Тем не менее мистер Робинсон не счел нужным пояснить, что на самом деле это была депеша The Tribune и что именно корреспондент The Tribune исторг у The Times это свидетельство.
У этой истории трагический конец. Долгое время я думал, что это трагедия со смертельным исходом. Я тут же отправил мистера Густава Мюллера обратно на фронт с крупной суммой денег. Больше я о нем ничего не слышал. Наведенные повсюду справки не дали никаких результатов. Казалось очевидным, что он пал в бою или был убит и ограблен какими-нибудь бандами, которые околачиваются на окраинах любой армии. Несколько лет спустя я рассказал всю эту историю в Harper's Magazine, оставив загадку неразгаданной, за исключением догадок. И вдруг оказалось, что мистер Густав Мюллер не пал от французской пули или ножа разбойника, а жив в Нью-Йорке и готов дать интервью. Если верить пересказу, он, судя по всему, считал свое поведение не нуждающимся в оправдании. Он передумал и вместо возвращения на фронт отправился домой. Почему он никогда не писал мне и никоим образом не связывался с The Tribune, он умолчал.

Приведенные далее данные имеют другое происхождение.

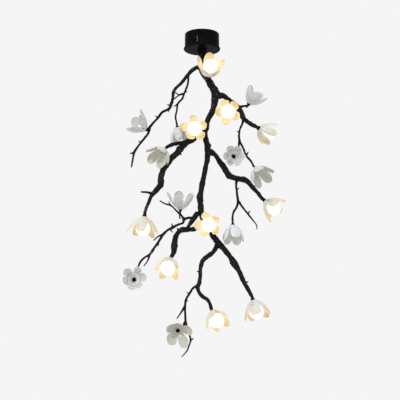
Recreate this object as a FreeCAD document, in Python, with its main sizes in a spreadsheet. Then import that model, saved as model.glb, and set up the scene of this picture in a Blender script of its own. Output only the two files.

Поскольку я сорвал один лист с лавров мистера Форбса, добавлю, что два самых блестящих новостных достижения во всей истории военной журналистики следует записать на его счет. Одно из них — его ночная одиночная поездка на 110 миль через враждебную территорию после британской победы при Улунди 4 июля 1879 года. Лорд Челмсфорд, командовавший британскими силами, отказался дать Форбсу разрешение на отъезд и отдал приказ об его аресте. Он рискнул попасть под британские пули и зулусские ассегаи и прорвался. Другой случай произошел на Шипкинском перевале в августе 1877 года. Это был кризис русско-турецкой войны. Генерал Гурко удерживал перевал. Сулейман-паша день за днем бросал все свои силы на русские окопы. Мир замер в ожидании. Новостей не было. Русские и турки не принадлежали к числу людей, сильно озабоченных общественным мнением. Форбс находился в Бухаресте. Устав ждать вестей с места событий, он поскакал к перевалу, пробрался сквозь турок в русские позиции, оставался в окопах до тех пор, пока не убедился — а он был компетентным судьей, — что усилия Сулеймана исчерпаны и Гурко удержит свои позиции, после чего выбрался обратно, надеясь успеть в Бухарест к отправке вечерней депеши в The Daily News. В Тырнове или около него он был остановлен русскими и доставлен к царю.